This is an article from the online newspaper The Bulletin that is a journalistic source and was published on February 2, 2009.  The author, Hillary Borrud, interviews not only a single mother, but also two child care providers that run small daycares in Oregon that are at risk of losing their businesses.  The single mother, Jessica Parker, is working and has two children, so she depends on the child care subsidies she gets from the state in order to afford daycare.  If the governor’s budget proposal goes through, Parker is at risk of losing daycare and even her home.

This article addresses many issues aimed towards single mothers and child care providers.  Since it’s a newspaper article, its funds come from the community.  This particular article is trying to grab the attention of single mothers and raise concern about the governor’s budget cuts.  By cutting the number of child care subsidies, it’s going to affect many single mothers in Oregon.  The budget cut is also going to affect child care providers, which is another audience the article is trying to target. The cut is going to affect thousands of people and by putting this article in the media, it’s going to make many people aware.

(February 21, 2010 10:45 am)

Federal Funding for Child Care Subsidies

This government website, updated in November 2009, is an institutional source provided by the U.S. Department of Health and Human services that describes the Child Care and Development Fund which provides money for child care services.  The website mentions how much money the Obama Administration has put forth for child care services through the American Recovery and Reinvestment Act, which is a total of $2 billion to be spread among each state.  The website also breaks down how the money is allocated towards the services and shows that not very much of it goes towards the child care subsidies.

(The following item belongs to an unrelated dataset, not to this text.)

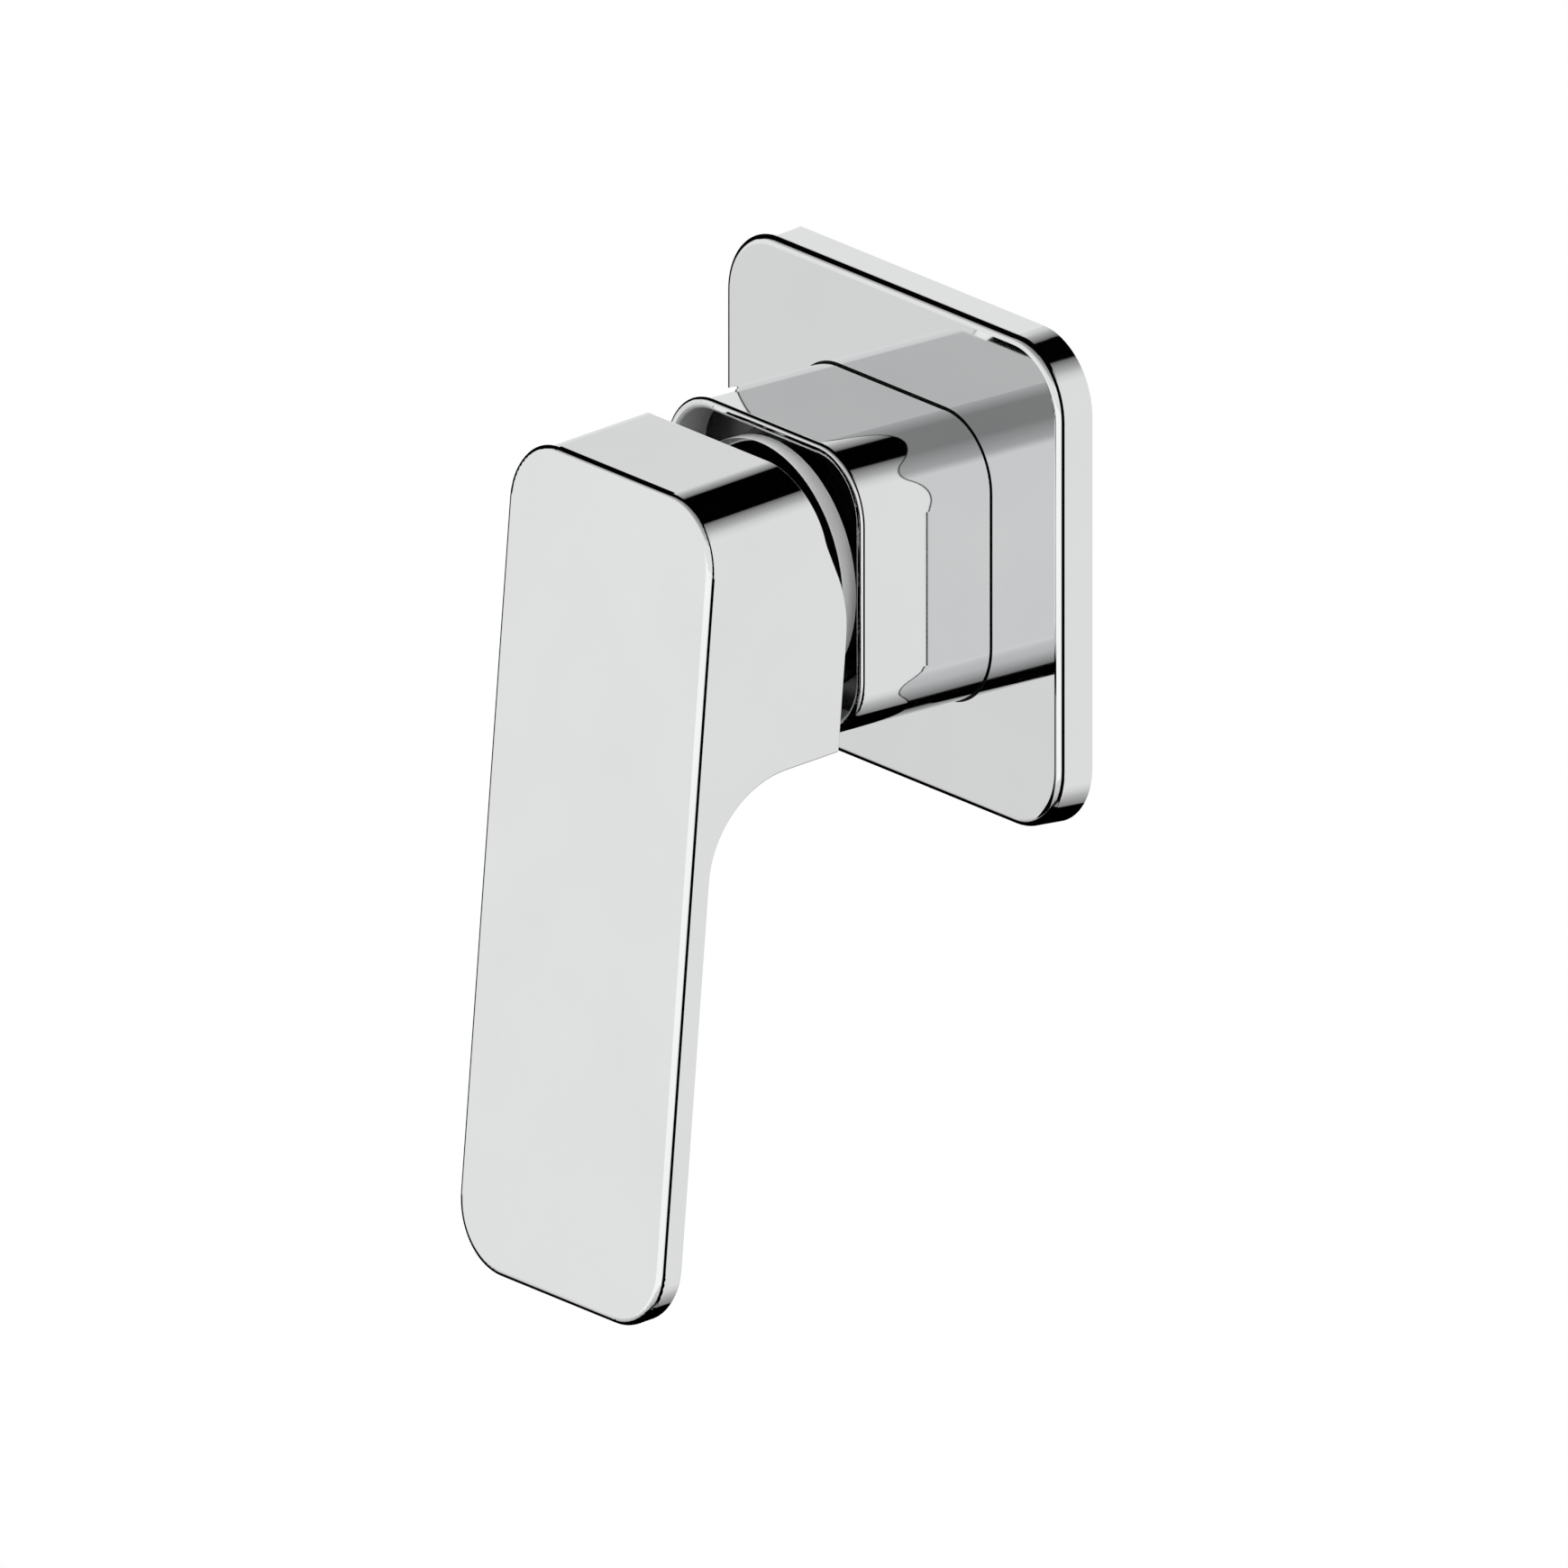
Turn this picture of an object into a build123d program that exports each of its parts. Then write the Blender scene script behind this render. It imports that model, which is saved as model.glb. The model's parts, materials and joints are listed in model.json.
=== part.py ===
from build123d import *
from math import cos, radians, sin, sqrt, tan
import os

# Trim set of a concealed single-lever shower mixer: a square lever in front of a square sleeve
# that stands out of a square wall plate. Inside are the ceramic cartridge and the brass carrier
# that bolts to the valve box in the wall.
# Millimetres. X is to the right facing the wall, +Y goes into the wall and +Z is up. The origin
# is where the valve's axis meets the plane of the finished wall. A reach is a distance from that
# plane out into the room, so a point at a reach lies at Y = -reach.

# One overrun serves every cut.
overrun = 1.0

# Clearances.
fit_gap = 0.05
seat_gap = 0.1
slip_gap = 0.2
film_gap = 0.02
seal_squeeze = 0.02

# Wall plate, a shallow shell with a rounded front edge. Its size is that of its front, and its
# sides widen towards the wall.
plate_width = 82.5
plate_height = 80.2
plate_depth = 6.2
plate_corner = 11.5
plate_edge = 1.4
plate_draft = 4.0
plate_skin = 2.0
plate_rim = 3.0
plate_seal_depth = 1.0
plate_seal_width = 1.8
gasket_width = 4.0

# Sleeve, a rounded square tube open at the front.
sleeve_width = 48.7
sleeve_height = 47.4
sleeve_corner = 11.1
sleeve_reach = 31.9
sleeve_wall = 1.8
sleeve_edge = 0.75
sleeve_hole_gap = 0.35
insert_setback = 6.6
insert_length = 16.0

# Brass carrier with its flange, and the spigot that enters the valve box.
flange_inset = 9.0
flange_thickness = 3.4
flange_corner = 8.0
carrier_wall = 3.3
carrier_lip = 4.2
mouth_step = 0.7
spigot_radius = 18.0
spigot_length = 9.0
port_radius = 3.2
port_circle = 8.5
port_count = 3
seal_section = 0.9
port_seal_section = 0.6
sleeve_seal_spacing = 9.0

# Countersunk screws that hold the flange to the valve box.
screw_inset = 5.5
screw_radius = 2.5
screw_neck_radius = 2.1
screw_head_radius = 4.6
screw_head_height = 2.4
screw_length = 12.4
screw_recess_width = 1.1
screw_recess_depth = 1.3

# Ceramic cartridge.
cartridge_radius = 17.5
base_thickness = 4.0
disc_thickness = 3.0
driver_thickness = 4.0
driver_margin = 1.4
guide_flange = 2.4
washer_thickness = 0.5
housing_wall = 2.2
housing_roof = 1.6
neck_radius = 13.0
neck_wall = 2.0
neck_length = 7.4
guide_seal_setback = 1.8
stop_height = 1.4
stop_wall = 0.9
stop_lug_angle = 10.0
mixing_pocket_radius = 5.6
mixing_pocket_depth = 1.5
key_width = 5.0
key_depth = 2.0
rail_width = 2.0
rail_height = 1.2
rail_offset = 8.0
rail_length = 13.0
locating_pin_radius = 1.2
locating_pin_length = 2.0
locating_pin_circle = 14.4
locating_pin_angles = (30, 150)
filter_thickness = 0.8
filter_lip = 0.3
filter_hole_radius = 0.45
filter_hole_count = 6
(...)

The fact sheet provided on the website has no author listed, but describes where the Department of Human Services (DHS) receives its money, which is from the government.  The website DHS provides is funded by the government also.  The website targets families who have reached the poverty line and are seeking public assistance.  This particular part of the website provides information for the public showing how they are funded and in turn, how they fund families.  The site breaks down the money DHS receives and describes how they allocate the money to every state.  This information shows people how little money each state receives for public assistance and a possibility as to why budget cuts are proposed.

(February 23, 2010 11:55 am)

Not Enough Capitol in Oregon

This article, published on May 31, 2009, comes from The Oregonian online that is a journalistic source.  The author, Joany Carlin, interviews a single mother named Mary Browne who is working and is one of the many working single mothers who are at risk of losing their child care subsidies.  Overall, about 3,000 families will be losing their subsidies, starting in July 2010.  The governor’s proposal is a $47 million cut from funding for daycare in Oregon.  Without the help of subsidies, many single mothers like Browne will be losing a lot more than just daycare.

Since the article comes from The Oregonian, it is funded by people in the communities of Oregon.  This particular article is targeting families who are a part of the 3,600 families that will be losing their child care subsidy due to the $47 million budget cut.  One of the primary sources in the article was a man named Peter Buckley who is Democrat in Ashland, argues that there are other issues the state should be focusing on that are more of a top priority than child care.  The article shows both sides of the argument, which allows the reader to decide which side he or she agrees with.

(February 23, 2010 11:45 am)

Child Care Subsidies for Low-Income Families

This is a citizen source, published in January 2010, done by the Associate Professor of the Sociology department at the University of Oregon, Ellen Scott.  She interviewed many single mothers about the child care subsidies they receive.  Most of the mothers explained how much the subsidies have helped them financially and without public assistance for daycare, they wouldn’t be able to work.  Many of the single mothers also explained how they would lose everything they had if they didn’t receive public assistance, especially assistance with child care since daycare costs over $1,000 per month.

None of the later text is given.